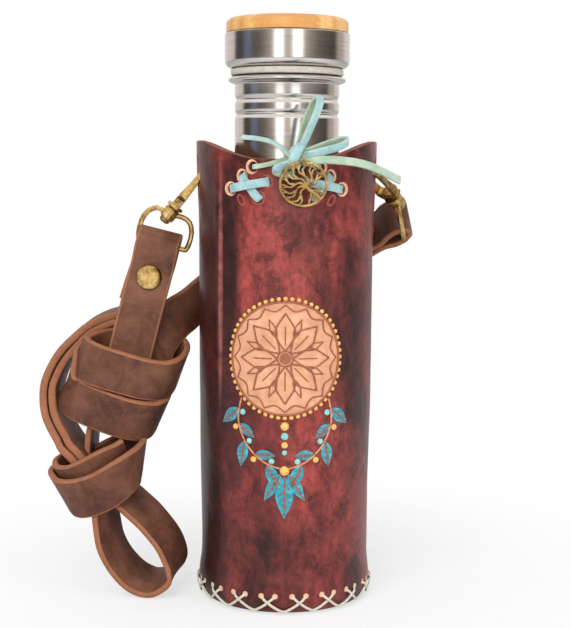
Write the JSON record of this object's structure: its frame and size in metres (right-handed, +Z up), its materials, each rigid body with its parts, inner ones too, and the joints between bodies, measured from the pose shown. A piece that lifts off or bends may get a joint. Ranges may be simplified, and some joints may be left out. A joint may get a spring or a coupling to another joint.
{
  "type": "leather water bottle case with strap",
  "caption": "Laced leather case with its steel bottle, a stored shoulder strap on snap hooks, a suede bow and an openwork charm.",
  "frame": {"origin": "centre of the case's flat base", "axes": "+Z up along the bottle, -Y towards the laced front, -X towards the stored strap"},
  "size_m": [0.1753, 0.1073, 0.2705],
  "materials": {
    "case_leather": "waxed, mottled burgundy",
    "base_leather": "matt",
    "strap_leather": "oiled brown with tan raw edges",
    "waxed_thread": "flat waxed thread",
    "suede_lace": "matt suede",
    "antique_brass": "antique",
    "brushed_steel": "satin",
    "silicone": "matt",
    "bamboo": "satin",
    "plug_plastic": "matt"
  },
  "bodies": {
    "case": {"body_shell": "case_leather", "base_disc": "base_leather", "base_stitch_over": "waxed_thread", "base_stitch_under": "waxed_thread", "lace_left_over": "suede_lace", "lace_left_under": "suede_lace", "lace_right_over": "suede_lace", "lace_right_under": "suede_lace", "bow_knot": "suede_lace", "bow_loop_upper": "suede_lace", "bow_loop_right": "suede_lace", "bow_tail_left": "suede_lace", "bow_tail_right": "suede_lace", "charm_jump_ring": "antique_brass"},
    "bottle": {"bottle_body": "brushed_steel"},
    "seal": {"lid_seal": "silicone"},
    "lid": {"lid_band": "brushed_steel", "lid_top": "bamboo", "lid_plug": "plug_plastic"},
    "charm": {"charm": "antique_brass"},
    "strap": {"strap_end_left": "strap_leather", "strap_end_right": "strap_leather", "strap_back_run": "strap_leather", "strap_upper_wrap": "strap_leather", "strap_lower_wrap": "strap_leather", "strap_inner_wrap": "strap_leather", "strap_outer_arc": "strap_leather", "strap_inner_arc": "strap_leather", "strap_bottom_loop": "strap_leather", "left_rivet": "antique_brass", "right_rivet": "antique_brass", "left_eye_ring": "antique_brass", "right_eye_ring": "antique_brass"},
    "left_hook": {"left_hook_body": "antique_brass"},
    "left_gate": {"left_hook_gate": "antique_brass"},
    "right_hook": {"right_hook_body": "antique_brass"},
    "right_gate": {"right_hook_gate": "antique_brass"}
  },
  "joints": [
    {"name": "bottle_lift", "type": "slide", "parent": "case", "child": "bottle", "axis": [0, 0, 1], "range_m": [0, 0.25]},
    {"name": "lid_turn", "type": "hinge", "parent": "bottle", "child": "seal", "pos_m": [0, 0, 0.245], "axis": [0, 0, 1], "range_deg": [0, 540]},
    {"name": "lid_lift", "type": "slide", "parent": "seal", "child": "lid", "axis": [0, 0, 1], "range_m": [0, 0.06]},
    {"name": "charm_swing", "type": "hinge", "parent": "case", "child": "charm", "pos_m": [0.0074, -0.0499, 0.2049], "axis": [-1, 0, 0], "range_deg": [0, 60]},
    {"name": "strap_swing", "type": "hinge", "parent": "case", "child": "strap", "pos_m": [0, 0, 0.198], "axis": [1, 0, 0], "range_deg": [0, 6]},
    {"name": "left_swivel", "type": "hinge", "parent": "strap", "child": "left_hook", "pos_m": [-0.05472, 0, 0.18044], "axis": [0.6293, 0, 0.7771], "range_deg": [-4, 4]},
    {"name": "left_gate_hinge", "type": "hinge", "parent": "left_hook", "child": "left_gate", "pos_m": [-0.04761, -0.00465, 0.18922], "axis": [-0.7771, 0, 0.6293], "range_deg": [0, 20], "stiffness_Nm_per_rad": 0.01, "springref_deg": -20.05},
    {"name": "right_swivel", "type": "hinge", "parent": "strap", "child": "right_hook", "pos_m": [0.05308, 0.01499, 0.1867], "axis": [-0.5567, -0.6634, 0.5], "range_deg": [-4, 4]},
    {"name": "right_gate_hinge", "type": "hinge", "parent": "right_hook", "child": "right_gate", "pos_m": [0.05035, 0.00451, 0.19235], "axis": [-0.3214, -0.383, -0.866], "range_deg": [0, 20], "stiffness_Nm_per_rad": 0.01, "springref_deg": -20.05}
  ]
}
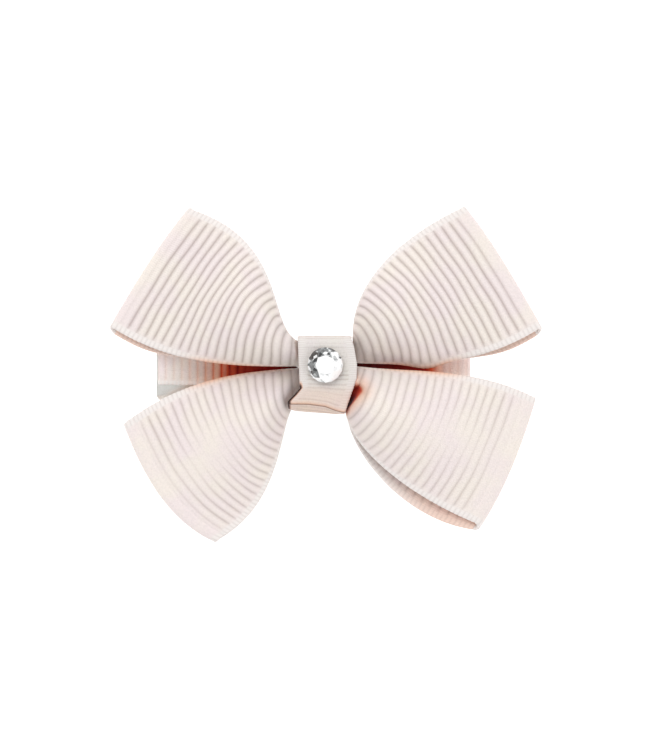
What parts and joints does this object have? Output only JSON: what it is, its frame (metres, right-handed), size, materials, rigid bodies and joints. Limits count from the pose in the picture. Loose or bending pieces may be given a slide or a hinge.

# Problem to work on
Print the listing above in its entirety, with every line exact.

# Answer to the problem
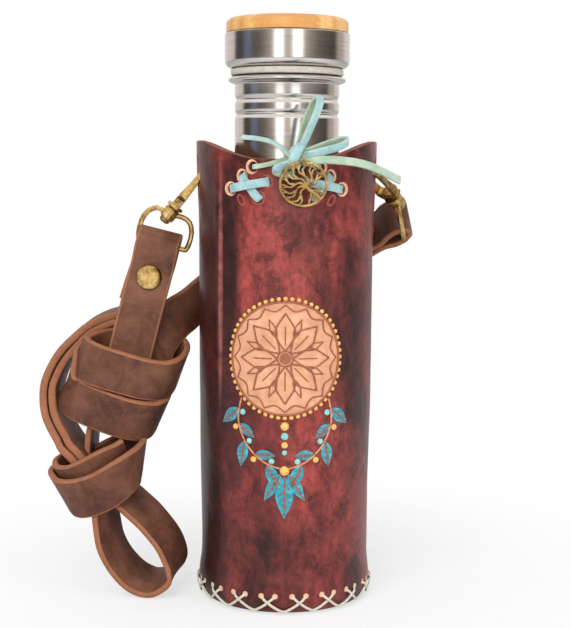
Write the JSON record of this object's structure: its frame and size in metres (right-handed, +Z up), its materials, each rigid body with its parts, inner ones too, and the joints between bodies, measured from the pose shown. A piece that lifts off or bends may get a joint. Ranges may be simplified, and some joints may be left out. A joint may get a spring or a coupling to another joint.
{
  "type": "leather water bottle case with strap",
  "caption": "Laced leather case with its steel bottle, a stored shoulder strap on snap hooks, a suede bow and an openwork charm.",
  "frame": {"origin": "centre of the case's flat base", "axes": "+Z up along the bottle, -Y towards the laced front, -X towards the stored strap"},
  "size_m": [0.1753, 0.1073, 0.2705],
  "materials": {
    "case_leather": "waxed, mottled burgundy",
    "base_leather": "matt",
    "strap_leather": "oiled brown with tan raw edges",
    "waxed_thread": "flat waxed thread",
    "suede_lace": "matt suede",
    "antique_brass": "antique",
    "brushed_steel": "satin",
    "silicone": "matt",
    "bamboo": "satin",
    "plug_plastic": "matt"
  },
  "bodies": {
    "case": {"body_shell": "case_leather", "base_disc": "base_leather", "base_stitch_over": "waxed_thread", "base_stitch_under": "waxed_thread", "lace_left_over": "suede_lace", "lace_left_under": "suede_lace", "lace_right_over": "suede_lace", "lace_right_under": "suede_lace", "bow_knot": "suede_lace", "bow_loop_upper": "suede_lace", "bow_loop_right": "suede_lace", "bow_tail_left": "suede_lace", "bow_tail_right": "suede_lace", "charm_jump_ring": "antique_brass"},
    "bottle": {"bottle_body": "brushed_steel"},
    "seal": {"lid_seal": "silicone"},
    "lid": {"lid_band": "brushed_steel", "lid_top": "bamboo", "lid_plug": "plug_plastic"},
    "charm": {"charm": "antique_brass"},
    "strap": {"strap_end_left": "strap_leather", "strap_end_right": "strap_leather", "strap_back_run": "strap_leather", "strap_upper_wrap": "strap_leather", "strap_lower_wrap": "strap_leather", "strap_inner_wrap": "strap_leather", "strap_outer_arc": "strap_leather", "strap_inner_arc": "strap_leather", "strap_bottom_loop": "strap_leather", "left_rivet": "antique_brass", "right_rivet": "antique_brass", "left_eye_ring": "antique_brass", "right_eye_ring": "antique_brass"},
    "left_hook": {"left_hook_body": "antique_brass"},
    "left_gate": {"left_hook_gate": "antique_brass"},
    "right_hook": {"right_hook_body": "antique_brass"},
    "right_gate": {"right_hook_gate": "antique_brass"}
  },
  "joints": [
    {"name": "bottle_lift", "type": "slide", "parent": "case", "child": "bottle", "axis": [0, 0, 1], "range_m": [0, 0.25]},
    {"name": "lid_turn", "type": "hinge", "parent": "bottle", "child": "seal", "pos_m": [0, 0, 0.245], "axis": [0, 0, 1], "range_deg": [0, 540]},
    {"name": "lid_lift", "type": "slide", "parent": "seal", "child": "lid", "axis": [0, 0, 1], "range_m": [0, 0.06]},
    {"name": "charm_swing", "type": "hinge", "parent": "case", "child": "charm", "pos_m": [0.0074, -0.0499, 0.2049], "axis": [-1, 0, 0], "range_deg": [0, 60]},
    {"name": "strap_swing", "type": "hinge", "parent": "case", "child": "strap", "pos_m": [0, 0, 0.198], "axis": [1, 0, 0], "range_deg": [0, 6]},
    {"name": "left_swivel", "type": "hinge", "parent": "strap", "child": "left_hook", "pos_m": [-0.05472, 0, 0.18044], "axis": [0.6293, 0, 0.7771], "range_deg": [-4, 4]},
    {"name": "left_gate_hinge", "type": "hinge", "parent": "left_hook", "child": "left_gate", "pos_m": [-0.04761, -0.00465, 0.18922], "axis": [-0.7771, 0, 0.6293], "range_deg": [0, 20], "stiffness_Nm_per_rad": 0.01, "springref_deg": -20.05},
    {"name": "right_swivel", "type": "hinge", "parent": "strap", "child": "right_hook", "pos_m": [0.05308, 0.01499, 0.1867], "axis": [-0.5567, -0.6634, 0.5], "range_deg": [-4, 4]},
    {"name": "right_gate_hinge", "type": "hinge", "parent": "right_hook", "child": "right_gate", "pos_m": [0.05035, 0.00451, 0.19235], "axis": [-0.3214, -0.383, -0.866], "range_deg": [0, 20], "stiffness_Nm_per_rad": 0.01, "springref_deg": -20.05}
  ]
}
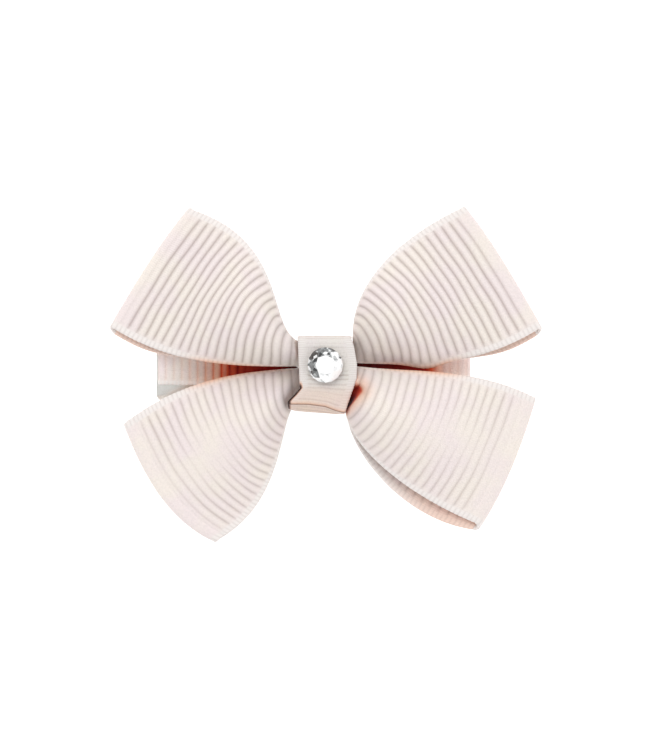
What parts and joints does this object have? Output only JSON: what it is, its frame (metres, right-handed), size, materials, rigid bodies and joints. Limits count from the pose in the picture. Loose or bending pieces may be given a slide or a hinge.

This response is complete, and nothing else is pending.